Cette femme avait pourtant commencé sa carrière par être tourneuse en usine, avant de devenir chanteuse. C’est dans et par la promotion sociale qu’elle rompt le pacte social. Et c’est cette même volonté de promotion qui la rend coupable aux yeux du juge. Figure intéressante : la promotion sociale est mise au ban des accusés lorsque elle est invoquée par la femme, mais dans le même temps, et elle est approuvée lorsqu’elle doit garantir l’unité du couple, pour le mari récalcitrant à toute promotion sociale. Le juge n’évalue pas la demande de divorce du point de vue du droit mais d’un point de vue politique et social : en Corée du nord (comme en Corée du sud), peut-on divorcer dans un pays structuré autour de la famille ?

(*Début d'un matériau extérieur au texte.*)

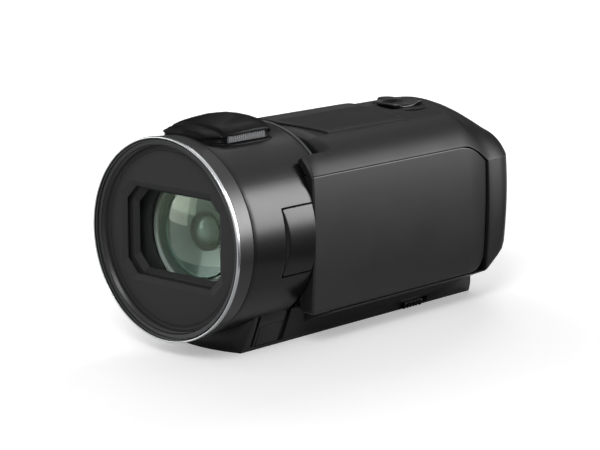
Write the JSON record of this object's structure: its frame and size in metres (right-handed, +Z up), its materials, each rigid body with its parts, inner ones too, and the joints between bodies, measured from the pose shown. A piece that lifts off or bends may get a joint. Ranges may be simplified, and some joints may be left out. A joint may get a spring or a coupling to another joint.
{
  "type": "camcorder",
  "caption": "Handheld camcorder with a round lens barrel, a lens barrier, a hinged side screen, a grip strap, a zoom lever and a rear battery.",
  "frame": {"origin": "mouth of the tripod socket, in the plane of the base under the lens axis", "axes": "+Y from the lens towards the battery, +Z up, +X towards the side screen"},
  "size_m": [0.0859, 0.158, 0.0772],
  "materials": {
    "satin_chrome": "satin",
    "black_barrel": "gloss",
    "black_ring": "satin",
    "baffle_grey": "matte",
    "blade_grey": "matte",
    "coated_glass": "polished",
    "inner_black": "matte",
    "inner_grey": "matte",
    "rod_steel": "polished",
    "screw_brass": "polished",
    "motor_can": "satin",
    "circuit_board": "satin",
    "sheet_metal": "satin",
    "case_charcoal": "satin",
    "top_charcoal": "satin",
    "screen_black": "polished",
    "grille_grey": "satin",
    "control_black": "gloss",
    "battery_black": "satin",
    "contact_gold": "polished",
    "socket_steel": "satin",
    "strap_webbing": "woven",
    "pad_cloth": "matte"
  },
  "bodies": {
    "housing": {"trim_ring": "satin_chrome", "filter_ring": "black_ring", "baffle_plate": "baffle_grey", "barrier_frame": "inner_black", "barrel_shell": "black_barrel", "front_lens": "coated_glass", "lens_retainer": "inner_black", "lens_tube": "inner_grey", "guide_rods": "rod_steel", "zoom_motor": "motor_can", "sensor_block": "circuit_board", "main_board": "circuit_board", "chassis_plate": "sheet_metal", "grip_case": "case_charcoal", "screen_case": "case_charcoal", "top_cover": "top_charcoal", "shoulder_cover": "top_charcoal", "top_plate": "top_charcoal", "base_cover": "case_charcoal", "rear_cover": "case_charcoal", "tripod_socket": "rod_steel", "base_screws": "motor_can", "hinge_bracket": "sheet_metal", "hinge_pin": "rod_steel", "mic_cover": "top_charcoal", "mic_grille": "grille_grey", "mic_capsules": "motor_can", "battery_plate": "inner_black", "battery_contacts": "contact_gold", "jack_sockets": "socket_steel", "card_slot": "socket_steel", "port_sockets": "socket_steel", "supply_socket": "socket_steel", "speaker": "motor_can", "strap_band": "strap_webbing", "strap_pad": "pad_cloth", "strap_bars": "rod_steel"},
    "screen": {"hinge_knuckle": "control_black", "swivel_shaft": "rod_steel", "screen_shell": "top_charcoal", "screen_bezel": "case_charcoal", "screen_glass": "screen_black"},
    "upper_blade": {"upper_blade": "blade_grey"},
    "upper_follower": {"upper_follower": "blade_grey"},
    "lower_blade": {"lower_blade": "blade_grey"},
    "lower_follower": {"lower_follower": "blade_grey"},
    "zoom_group": {"zoom_carriage": "inner_grey", "zoom_lens": "coated_glass"},
    "focus_group": {"focus_carriage": "inner_grey", "focus_lens": "coated_glass"},
    "lead_screw": {"lead_screw": "screw_brass"},
    "zoom_lever": {"zoom_lever": "control_black"},
    "photo_button": {"photo_button": "control_black"},
    "record_button": {"record_button": "control_black"},
    "power_button": {"power_button": "control_black"},
    "play_button": {"play_button": "control_black"},
    "battery": {"battery": "battery_black"},
    "release_lever": {"release_lever": "control_black"},
    "jack_door": {"jack_door": "case_charcoal"},
    "card_door": {"card_door": "case_charcoal"}
  },
  "joints": [
    {"name": "screen_open", "type": "hinge", "parent": "housing", "child": "screen", "pos_m": [0.0296, -0.0428, 0.039], "axis": [0, 0, -1], "range_deg": [0, 90]},
    {"name": "barrier_close", "type": "slide", "parent": "housing", "child": "upper_blade", "axis": [0, 0, -1], "range_m": [0, 0.0151]},
    {"name": "lower_close", "type": "slide", "parent": "housing", "child": "lower_blade", "axis": [0, 0, 1], "range_m": [0, 0.0151]},
    {"name": "upper_follow", "type": "slide", "parent": "housing", "child": "upper_follower", "axis": [0, 0, -1], "range_m": [0, 0.008]},
    {"name": "lower_follow", "type": "slide", "parent": "housing", "child": "lower_follower", "axis": [0, 0, 1], "range_m": [0, 0.008]},
    {"name": "zoom_travel", "type": "slide", "parent": "housing", "child": "zoom_group", "axis": [0, 1, 0], "range_m": [0, 0.02]},
    {"name": "screw_turn", "type": "hinge", "parent": "housing", "child": "lead_screw", "pos_m": [-0.0128, -0.03, 0.039], "axis": [0, 1, 0], "range_deg": [0, 3600]},
    {"name": "focus_travel", "type": "slide", "parent": "housing", "child": "focus_group", "axis": [0, 1, 0], "range_m": [0, 0.008]},
    {"name": "zoom_rock", "type": "hinge", "parent": "housing", "child": "zoom_lever", "pos_m": [0.004, 0.0435, 0.0709], "axis": [0, 0, 1], "range_deg": [-12, 12], "stiffness_Nm_per_rad": 0.05},
    {"name": "photo_press", "type": "slide", "parent": "housing", "child": "photo_button", "axis": [0, 0, -1], "range_m": [0, 0.0008], "stiffness_N_per_m": 400},
    {"name": "record_press", "type": "slide", "parent": "housing", "child": "record_button", "axis": [0, -1, 0], "range_m": [0, 0.0008], "stiffness_N_per_m": 400},
    {"name": "power_press", "type": "slide", "parent": "housing", "child": "power_button", "axis": [-1, 0, 0], "range_m": [0, 0.0005], "stiffness_N_per_m": 400},
    {"name": "play_press", "type": "slide", "parent": "housing", "child": "play_button", "axis": [-1, 0, 0], "range_m": [0, 0.0005], "stiffness_N_per_m": 400},
    {"name": "battery_lift", "type": "slide", "parent": "housing", "child": "battery", "axis": [0, 0, 1], "range_m": [0, 0.045]},
    {"name": "release_slide", "type": "slide", "parent": "housing", "child": "release_lever", "axis": [0, 1, 0], "range_m": [0, 0.0035], "stiffness_N_per_m": 150},
    {"name": "jack_door_open", "type": "hinge", "parent": "housing", "child": "jack_door", "pos_m": [0.01708, -0.0439, 0.00515], "axis": [-0.3511, 0, -0.9363], "range_deg": [0, 95]},
    {"name": "card_door_open", "type": "hinge", "parent": "housing", "child": "card_door", "pos_m": [0, 0.0148, 0.0012], "axis": [-1, 0, 0], "range_deg": [0, 90]}
  ],
  "couplings": [
    {"joint": "lower_close", "follows": "barrier_close", "ratio": 1},
    {"joint": "upper_follow", "follows": "barrier_close", "ratio": 0.52},
    {"joint": "lower_follow", "follows": "barrier_close", "ratio": 0.52},
    {"joint": "screw_turn", "follows": "zoom_travel", "rad_per_m": 3141.6}
  ]
}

Le juge a t-il le recul nécessaire pour évaluer la demande de divorce : (p83) « le nuage de malheur familial que le couple de Sok-chun avait laissé versait une pluie froide sur le cœur du juge ». Mais il s’agit ici moins du malheur des individus que du malheur de l’unité familiale, pivot de la société coréenne. L’exemple frappant nous vient d’une institutrice, tout en dévouement, tout en sacrifice pour ses élèves, allant jusqu’à payer de sa poche leurs fournitures ou frais de santé. Ce portrait est amodié au détour d’une phrase cinglante : « (…) elle aimait sans doute plus ses élèves que son mari. Sacrifiant entièrement son amour et sa jeunesse à ses élèves, elle n’avait su aimer personne ». Ainsi émerge lentement, ce qui pourrait devenir une thématique du Sujet. L’apparente neutralité de la phrase (on ne sait si le narrateur prend parti ou non) est contournée par le poids du propos, par le drame qu’il suggère. Les devoirs que s’est imposée l’institutrice, fidèle à l’idéologie de la dévotion, éclate ici au visage. Or en Corée du Nord, l’Etat résulte de la lutte entre les classes sociales, la loi et la structure des rapports sociaux qui vont avec, garantissent la vie harmonieuse. Tout écart à la règle ne se place pas seulement en écart de l’ordre social mais sape les fondations mêmes de l’État. « Il ne peut y avoir sincérité si la pureté du chant n’était pas accompagnée de la même pureté à l’intérieur du foyer ». Cette remarque d’inspiration confucéenne d’un vieux tourneur, d’une vertu presque totalisante, peut aussi se comprendre comme une critique envers la Nation. Infirmation est apportée quelques pages plus loin « On ne peut vivre en famille avec la même sincérité qu’à l’usine ». Ainsi de suite : (p140) le juge fait remarquer : « Chaque famille est une unité de la nation. Comment peut-on négliger la destruction de l’unité de la Nation ? » ; c’est certainement ici que se fait et se défait le nœud gordien du problème. Ce n’est pas le divorce qui met en danger la Nation mais le discours qui associe famille et nation. La construction d’une vision totalitaire autour de l’inséparabilité des éléments constitutifs de la nation rend terriblement fragile chaque partie, ainsi qu’affirmé plus loin (p184): « Combattre les obstacles aux sentiments moraux des hommes, comment peut-on dire que cela n’entre pas dans le cadre de la loi ».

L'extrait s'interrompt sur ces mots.